12月2日、Danny Amendola選手は、その現実を考えると、頭部よりも膝への攻撃の方が怖いと話した。

Patriotsのワイドレシーバー(WR)、Danny Amendolaは、「少なくともヘルメットを着けているのだから、自分なら膝を狙われるくらいなら、頭の方がマシだ。普通なら、よっぽどのことがない限り試合中は適切にガードされている。もちろん脳震盪はとても大きな問題だ。(頭を狙ってはいけないという)ルールも理解している。それを考える時間などほとんどない試合中はフィールドのあちこちで、危険プレーが頻発している。いずれにせよ、状況は悪くなるばかりだ」と話している。

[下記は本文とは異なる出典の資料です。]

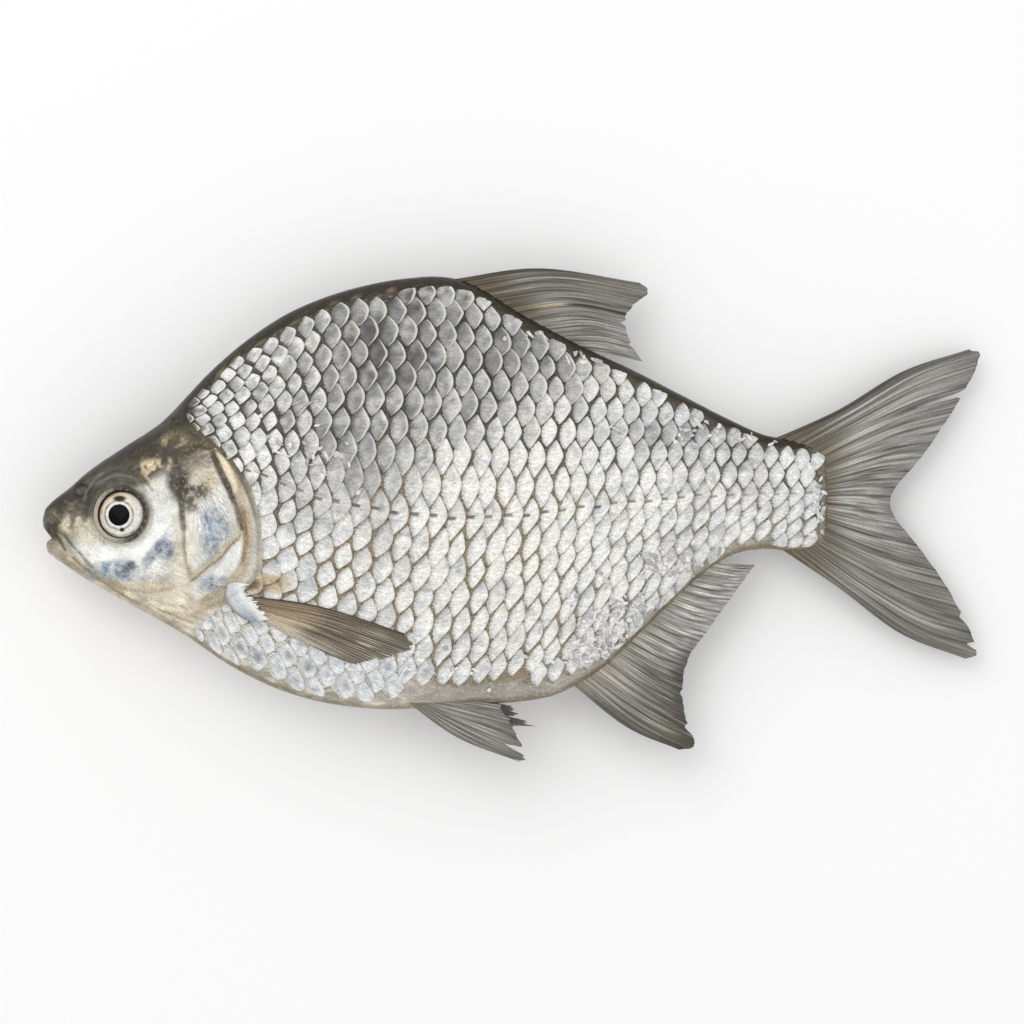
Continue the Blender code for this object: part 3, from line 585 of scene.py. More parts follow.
# Scales that are dulled at the back, and the tan and brown ones over the pectoral fin's root
DULL_BROWN = (118, 103, 76)
ROOT_TAN = (206, 180, 138)
ROOT_BROWN = (104, 84, 58)
# Eyeball and lid. The iris's dark rim and the lid's dark tones are painted shade towards the gill cover
EYE_SILVER = (238, 235, 226)
EYE_BACK = (140, 134, 120)
IRIS_CLOUD = (118, 110, 92)
IRIS_TAN = (140, 120, 86)
IRIS_GOLD = (238, 216, 176)
IRIS_WHITE = (250, 248, 240)
IRIS_GREY = (104, 102, 94)
IRIS_MARK = (58, 50, 38)
IRIS_DOT = (36, 33, 28)
IRIS_RIM_SHADE = (78, 70, 56)
PUPIL_EDGE = (244, 244, 240)
PUPIL_BLACK = (3, 3, 4)
LID_TAN = (182, 174, 156)
LID_SHADE = (56, 51, 42)
LID_INNER_SHADE = (52, 48, 41)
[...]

ボストンの日刊紙Boston HeraldのJeff Howe氏が報告していたが、Patriotsに所属する現役選手のうち12人は、プレー中に脳震盪を起こしたことがあるという。その12人のうち、シーズン途中で脱落した選手はいない。昨年のスーパーボウルで、Julian Edelman選手は、Seattle Seahawksのストロングセーフティ(SS)、Kam Chancellor選手からヘルメット同士がぶつかる強烈な頭突きを受けたが、最終的にはタッチダウンパスを受けチームを勝利に導いた。しかしEdelmanがその勢いで片膝に攻撃を受け、それを耐えたのだとしたら、ロッカールーム行きは免れなかっただろう。

熱い試合のさなかに選手が長期的視野で全体像を描くことは、大抵の場合難しいだろう。脳の損傷を招くプレーがもたらすリスクについて、Pittsburgh Steelersのクォーターバック(QB)、Ben Roethlisberger選手が今週コメントしたことからも分かる通り、おそらくこれは変わっていくだろう。

しかし頭の中で理解したとしても、11月29日の対Seattle Seahawks戦において、Roethlisberger選手は、ディフェンシブ・ラインマンのMichael Bennett選手による頭部への突撃で地面に倒れた後、9回スナップを放った。Roethlisberger選手は試合に欠場することなくシリーズが終わるまで様子を見た。

結局のところ、選手はフィールドに立つことを望んでいるのだ。プレーする分には、膝の負傷よりも腫れた脳の方が差し障りない。